My experience is similar. My GTO used about 2 quarts in the first 5,000 miles. In the first 1,000 after it's first oil change it's down about a quart.

That's the worst oil consumption I've ever had in a new car. 
GM + Aluminum block = Oil Consumption. 

My wife's Denali has 50,000 miles on it and doesn't use a drop between oil changes (5K miles). It also has a GM 6.0L small block but, it's cast iron rather than aluminum.

The ten year old Volvo 850 Turbo I traded in for the GTO had 145,000 miles on the clock and likewise, never used a drop of oil between 5,000 mile oil changes.

If the GTO is using oil at this rate when new, I am very nervous about oil consumption at 50,000 miles when the warranty has expired.

I'm not so much concerned about the cost of a quart of Mobil 1 once a month.

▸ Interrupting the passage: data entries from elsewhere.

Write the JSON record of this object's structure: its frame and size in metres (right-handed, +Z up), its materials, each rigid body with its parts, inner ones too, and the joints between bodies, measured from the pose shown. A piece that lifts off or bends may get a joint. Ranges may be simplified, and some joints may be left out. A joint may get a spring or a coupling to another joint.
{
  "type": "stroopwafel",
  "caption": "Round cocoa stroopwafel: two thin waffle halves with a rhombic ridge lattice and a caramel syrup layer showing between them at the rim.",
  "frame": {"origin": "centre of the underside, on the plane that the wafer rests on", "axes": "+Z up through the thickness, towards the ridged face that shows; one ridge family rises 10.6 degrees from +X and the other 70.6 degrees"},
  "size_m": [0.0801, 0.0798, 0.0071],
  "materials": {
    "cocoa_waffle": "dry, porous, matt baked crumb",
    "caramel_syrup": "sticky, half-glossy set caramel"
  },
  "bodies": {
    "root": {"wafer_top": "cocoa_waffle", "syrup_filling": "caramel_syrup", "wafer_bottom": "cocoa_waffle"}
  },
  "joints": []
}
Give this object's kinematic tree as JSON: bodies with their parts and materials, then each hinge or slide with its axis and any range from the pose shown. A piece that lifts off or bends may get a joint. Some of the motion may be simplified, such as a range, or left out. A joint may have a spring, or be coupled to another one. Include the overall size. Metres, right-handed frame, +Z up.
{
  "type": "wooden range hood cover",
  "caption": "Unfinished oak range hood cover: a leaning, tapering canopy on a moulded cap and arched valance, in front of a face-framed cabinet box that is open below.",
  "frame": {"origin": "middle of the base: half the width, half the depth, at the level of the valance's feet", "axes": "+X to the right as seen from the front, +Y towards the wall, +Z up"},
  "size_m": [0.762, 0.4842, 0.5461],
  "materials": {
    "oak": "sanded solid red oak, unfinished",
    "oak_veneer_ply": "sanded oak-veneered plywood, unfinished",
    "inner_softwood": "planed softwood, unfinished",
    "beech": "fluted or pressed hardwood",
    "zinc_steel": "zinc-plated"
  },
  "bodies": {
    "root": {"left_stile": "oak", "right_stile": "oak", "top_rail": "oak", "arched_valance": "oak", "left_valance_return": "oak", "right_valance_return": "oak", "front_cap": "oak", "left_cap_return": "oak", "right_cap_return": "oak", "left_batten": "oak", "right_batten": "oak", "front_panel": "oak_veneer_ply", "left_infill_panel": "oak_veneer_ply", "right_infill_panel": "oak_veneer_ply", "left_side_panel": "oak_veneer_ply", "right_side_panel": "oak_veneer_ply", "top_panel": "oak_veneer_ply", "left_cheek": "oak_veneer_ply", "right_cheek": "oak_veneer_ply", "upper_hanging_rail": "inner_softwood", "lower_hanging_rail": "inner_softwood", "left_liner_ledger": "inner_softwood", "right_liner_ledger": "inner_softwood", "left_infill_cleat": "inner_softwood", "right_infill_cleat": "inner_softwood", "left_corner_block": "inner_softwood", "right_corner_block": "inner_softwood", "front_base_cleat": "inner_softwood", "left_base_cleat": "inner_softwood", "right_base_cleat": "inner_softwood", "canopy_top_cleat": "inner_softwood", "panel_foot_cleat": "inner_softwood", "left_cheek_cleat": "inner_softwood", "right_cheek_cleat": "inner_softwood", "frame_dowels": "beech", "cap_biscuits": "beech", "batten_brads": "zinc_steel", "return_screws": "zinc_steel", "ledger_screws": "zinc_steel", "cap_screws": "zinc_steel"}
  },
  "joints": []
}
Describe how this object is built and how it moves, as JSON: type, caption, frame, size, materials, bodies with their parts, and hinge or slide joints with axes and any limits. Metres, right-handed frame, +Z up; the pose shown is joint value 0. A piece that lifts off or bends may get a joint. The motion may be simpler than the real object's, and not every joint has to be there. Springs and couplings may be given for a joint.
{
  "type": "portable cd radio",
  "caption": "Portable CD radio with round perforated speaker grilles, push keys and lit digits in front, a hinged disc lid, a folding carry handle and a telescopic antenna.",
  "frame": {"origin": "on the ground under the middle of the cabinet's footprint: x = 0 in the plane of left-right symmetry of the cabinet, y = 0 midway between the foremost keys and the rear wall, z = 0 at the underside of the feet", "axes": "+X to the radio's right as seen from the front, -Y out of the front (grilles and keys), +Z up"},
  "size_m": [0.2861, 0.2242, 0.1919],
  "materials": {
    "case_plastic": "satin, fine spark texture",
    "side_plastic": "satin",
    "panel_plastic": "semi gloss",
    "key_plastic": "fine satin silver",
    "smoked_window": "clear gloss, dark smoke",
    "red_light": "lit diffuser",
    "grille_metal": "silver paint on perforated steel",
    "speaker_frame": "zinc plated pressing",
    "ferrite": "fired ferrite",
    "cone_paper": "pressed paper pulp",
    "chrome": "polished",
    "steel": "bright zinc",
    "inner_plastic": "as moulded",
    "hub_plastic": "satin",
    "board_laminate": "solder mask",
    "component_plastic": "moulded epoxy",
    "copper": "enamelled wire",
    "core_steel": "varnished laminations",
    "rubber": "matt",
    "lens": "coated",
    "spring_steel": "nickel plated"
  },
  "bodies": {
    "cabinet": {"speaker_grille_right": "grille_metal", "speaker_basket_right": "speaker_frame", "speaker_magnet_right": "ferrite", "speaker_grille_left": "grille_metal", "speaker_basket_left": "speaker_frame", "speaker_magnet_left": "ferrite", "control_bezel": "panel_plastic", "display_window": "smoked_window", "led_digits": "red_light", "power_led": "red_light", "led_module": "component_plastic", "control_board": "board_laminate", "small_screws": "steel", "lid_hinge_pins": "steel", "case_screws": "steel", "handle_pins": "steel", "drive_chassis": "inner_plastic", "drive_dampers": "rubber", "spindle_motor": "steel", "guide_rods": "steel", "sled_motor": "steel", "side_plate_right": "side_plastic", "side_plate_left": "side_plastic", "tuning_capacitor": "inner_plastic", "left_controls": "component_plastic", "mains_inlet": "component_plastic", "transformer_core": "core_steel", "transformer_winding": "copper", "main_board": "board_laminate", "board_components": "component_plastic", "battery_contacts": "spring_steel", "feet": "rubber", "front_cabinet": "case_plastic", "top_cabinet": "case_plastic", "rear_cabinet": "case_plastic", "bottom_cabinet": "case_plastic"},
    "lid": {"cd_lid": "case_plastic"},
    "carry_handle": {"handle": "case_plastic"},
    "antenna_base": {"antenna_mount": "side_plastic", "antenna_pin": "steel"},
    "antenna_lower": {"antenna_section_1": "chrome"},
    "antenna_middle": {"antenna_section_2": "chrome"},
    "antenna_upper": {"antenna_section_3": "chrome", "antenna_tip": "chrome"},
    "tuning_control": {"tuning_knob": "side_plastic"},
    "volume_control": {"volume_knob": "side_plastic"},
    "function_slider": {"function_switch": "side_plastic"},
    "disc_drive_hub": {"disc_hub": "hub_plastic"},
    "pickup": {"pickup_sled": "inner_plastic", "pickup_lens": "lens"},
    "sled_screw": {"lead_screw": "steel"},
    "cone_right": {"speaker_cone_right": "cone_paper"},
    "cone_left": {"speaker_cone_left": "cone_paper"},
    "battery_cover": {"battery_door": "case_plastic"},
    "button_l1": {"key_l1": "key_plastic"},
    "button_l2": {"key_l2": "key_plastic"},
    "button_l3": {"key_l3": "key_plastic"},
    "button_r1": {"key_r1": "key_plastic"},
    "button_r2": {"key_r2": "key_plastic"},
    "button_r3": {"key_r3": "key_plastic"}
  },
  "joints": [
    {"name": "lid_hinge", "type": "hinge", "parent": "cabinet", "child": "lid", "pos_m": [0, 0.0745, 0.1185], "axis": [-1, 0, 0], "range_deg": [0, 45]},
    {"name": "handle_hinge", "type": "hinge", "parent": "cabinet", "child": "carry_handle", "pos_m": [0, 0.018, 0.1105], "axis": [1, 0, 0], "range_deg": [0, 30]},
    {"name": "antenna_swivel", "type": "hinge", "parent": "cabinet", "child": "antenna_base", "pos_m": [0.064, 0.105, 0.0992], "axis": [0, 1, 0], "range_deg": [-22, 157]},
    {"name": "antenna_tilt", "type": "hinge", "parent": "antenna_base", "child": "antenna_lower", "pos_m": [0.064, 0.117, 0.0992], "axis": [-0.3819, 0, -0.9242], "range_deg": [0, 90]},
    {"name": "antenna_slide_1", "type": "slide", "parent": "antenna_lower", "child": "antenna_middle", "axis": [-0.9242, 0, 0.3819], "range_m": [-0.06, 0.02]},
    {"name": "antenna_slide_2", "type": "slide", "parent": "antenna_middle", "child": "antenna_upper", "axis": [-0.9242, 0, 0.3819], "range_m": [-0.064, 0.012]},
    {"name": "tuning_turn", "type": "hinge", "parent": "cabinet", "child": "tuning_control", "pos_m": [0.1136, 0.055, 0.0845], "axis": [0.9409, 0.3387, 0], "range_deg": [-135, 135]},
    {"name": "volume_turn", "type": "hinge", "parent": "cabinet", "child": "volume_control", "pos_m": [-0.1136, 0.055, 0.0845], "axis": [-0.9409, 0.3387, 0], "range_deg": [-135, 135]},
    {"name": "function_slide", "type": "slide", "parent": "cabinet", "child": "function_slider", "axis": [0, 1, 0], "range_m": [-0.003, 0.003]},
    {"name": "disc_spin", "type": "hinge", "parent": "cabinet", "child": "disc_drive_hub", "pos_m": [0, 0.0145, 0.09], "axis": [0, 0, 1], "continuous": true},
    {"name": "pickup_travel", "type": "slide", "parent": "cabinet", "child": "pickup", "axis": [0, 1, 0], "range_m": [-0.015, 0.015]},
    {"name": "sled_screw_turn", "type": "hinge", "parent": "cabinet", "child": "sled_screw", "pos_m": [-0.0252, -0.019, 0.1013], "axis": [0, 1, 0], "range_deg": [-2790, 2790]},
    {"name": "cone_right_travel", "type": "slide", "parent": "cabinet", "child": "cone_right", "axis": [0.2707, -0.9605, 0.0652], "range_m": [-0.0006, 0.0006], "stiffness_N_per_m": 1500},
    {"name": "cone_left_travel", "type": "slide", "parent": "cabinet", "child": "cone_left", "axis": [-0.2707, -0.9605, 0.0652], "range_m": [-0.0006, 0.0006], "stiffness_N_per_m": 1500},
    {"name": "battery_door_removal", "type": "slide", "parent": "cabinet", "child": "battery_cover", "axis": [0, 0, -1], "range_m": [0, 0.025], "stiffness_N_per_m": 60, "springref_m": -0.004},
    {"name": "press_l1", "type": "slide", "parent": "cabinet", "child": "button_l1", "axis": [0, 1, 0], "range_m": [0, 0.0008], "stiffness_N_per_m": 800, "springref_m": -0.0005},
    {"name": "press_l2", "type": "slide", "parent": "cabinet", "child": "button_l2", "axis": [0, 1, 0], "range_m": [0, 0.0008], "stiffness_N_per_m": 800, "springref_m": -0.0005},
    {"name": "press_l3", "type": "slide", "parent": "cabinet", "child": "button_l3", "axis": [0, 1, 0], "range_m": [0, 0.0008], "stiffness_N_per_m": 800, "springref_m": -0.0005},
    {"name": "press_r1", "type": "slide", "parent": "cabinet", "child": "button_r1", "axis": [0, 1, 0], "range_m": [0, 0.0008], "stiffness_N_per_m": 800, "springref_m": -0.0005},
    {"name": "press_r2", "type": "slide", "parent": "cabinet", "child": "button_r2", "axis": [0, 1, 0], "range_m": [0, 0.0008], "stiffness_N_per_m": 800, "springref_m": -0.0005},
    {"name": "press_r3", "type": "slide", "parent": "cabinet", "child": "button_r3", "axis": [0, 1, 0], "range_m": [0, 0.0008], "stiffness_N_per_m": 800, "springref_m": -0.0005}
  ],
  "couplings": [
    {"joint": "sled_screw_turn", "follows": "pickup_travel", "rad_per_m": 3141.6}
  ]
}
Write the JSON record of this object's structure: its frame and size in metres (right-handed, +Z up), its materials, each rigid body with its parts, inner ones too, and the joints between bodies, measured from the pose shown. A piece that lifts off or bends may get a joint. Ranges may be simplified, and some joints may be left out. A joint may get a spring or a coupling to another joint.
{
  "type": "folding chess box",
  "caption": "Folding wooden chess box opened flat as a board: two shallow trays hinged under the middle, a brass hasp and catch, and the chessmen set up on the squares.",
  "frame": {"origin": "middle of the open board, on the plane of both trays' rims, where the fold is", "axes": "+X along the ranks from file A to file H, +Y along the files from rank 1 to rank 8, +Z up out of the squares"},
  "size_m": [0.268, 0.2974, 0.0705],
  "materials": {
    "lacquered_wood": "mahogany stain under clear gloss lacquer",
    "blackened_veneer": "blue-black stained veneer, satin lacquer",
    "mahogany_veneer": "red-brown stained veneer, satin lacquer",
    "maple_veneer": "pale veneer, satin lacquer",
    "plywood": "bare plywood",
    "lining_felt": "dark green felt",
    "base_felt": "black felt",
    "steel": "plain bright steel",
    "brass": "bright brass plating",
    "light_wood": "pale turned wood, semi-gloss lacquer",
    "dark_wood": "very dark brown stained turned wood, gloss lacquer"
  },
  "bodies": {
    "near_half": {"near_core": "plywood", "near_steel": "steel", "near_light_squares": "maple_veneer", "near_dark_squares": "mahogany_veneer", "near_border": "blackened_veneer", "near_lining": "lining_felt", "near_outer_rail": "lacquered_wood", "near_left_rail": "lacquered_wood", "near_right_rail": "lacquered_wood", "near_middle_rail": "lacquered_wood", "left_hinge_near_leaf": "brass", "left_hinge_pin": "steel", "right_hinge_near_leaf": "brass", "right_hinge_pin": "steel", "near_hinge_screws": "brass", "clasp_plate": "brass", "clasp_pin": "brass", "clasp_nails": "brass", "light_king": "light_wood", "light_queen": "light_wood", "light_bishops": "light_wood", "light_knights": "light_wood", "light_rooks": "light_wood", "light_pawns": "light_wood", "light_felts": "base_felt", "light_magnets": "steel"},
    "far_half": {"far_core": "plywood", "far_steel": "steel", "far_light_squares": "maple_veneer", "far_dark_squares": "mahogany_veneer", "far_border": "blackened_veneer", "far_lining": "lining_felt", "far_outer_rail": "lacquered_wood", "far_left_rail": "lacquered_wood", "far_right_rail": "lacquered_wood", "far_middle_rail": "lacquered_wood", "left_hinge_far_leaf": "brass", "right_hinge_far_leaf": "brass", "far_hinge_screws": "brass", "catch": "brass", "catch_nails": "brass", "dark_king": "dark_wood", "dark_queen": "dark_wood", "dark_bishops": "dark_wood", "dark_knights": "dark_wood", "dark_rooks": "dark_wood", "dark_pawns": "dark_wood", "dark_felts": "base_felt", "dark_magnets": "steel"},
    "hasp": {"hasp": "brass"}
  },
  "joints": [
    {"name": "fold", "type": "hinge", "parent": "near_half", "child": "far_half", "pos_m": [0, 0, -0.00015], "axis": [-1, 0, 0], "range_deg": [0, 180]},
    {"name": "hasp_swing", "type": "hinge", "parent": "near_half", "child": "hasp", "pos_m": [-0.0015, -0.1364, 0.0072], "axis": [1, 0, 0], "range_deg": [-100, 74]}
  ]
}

I'm worried that if I forget to check it for a while, the damn thing will spew oil to the point that damage could result. I've just never had to monitor a car that closely. At least, not since the 70's.


----------



## GTO JUDGE (May 14, 2005)

GTO_400 said:


> hey all, just checked the oil today and noticed that it was a quart low and the color was very dark all of this within the first 1,000 miles, the owners manual calls for an extra half quart if the car is used in competive driving, but my car is very lucky to see 100 miles a month of just crusin, is it normal for the gto (ls2) to use this much oil? i did check the oil when i first got the car and it was about a half quart over full but now she is a good quart low any idears :confused


I had my first oil change at 2200 miles. The only question I have is... the manual calls for 6.5 quarts. The dealer only put 6 Qts in and it registers full. I will be checking that from time to time. I did not detect what you describe. But I am going to be keeping an eye on it.


----------



## GTO JUDGE (May 14, 2005)

*Oil Change Intervals*

How many miles between oil changes is the suggested change? The general rule of thumb is 3000 miles. When I first got my car I was told 5,000 miles. Everyone has their own theory and I always changed oil out at 5000 miles With the synthetics, is 5000 miles reasonable?


----------



## silvergoat05 (Jun 15, 2005)

GTO_400 said:


> hey all, just checked the oil today and noticed that it was a quart low and the color was very dark all of this within the first 1,000 miles, the owners manual calls for an extra half quart if the car is used in competive driving, but my car is very lucky to see 100 miles a month of just crusin, is it normal for the gto (ls2) to use this much oil? i did check the oil when i first got the car and it was about a half quart over full but now she is a good quart low any idears :confused


This seemed to be an issue on the LS1 series when it first came out. Then it apparently was fixed. Know I have read where other people with the LS2 are having the same problem. 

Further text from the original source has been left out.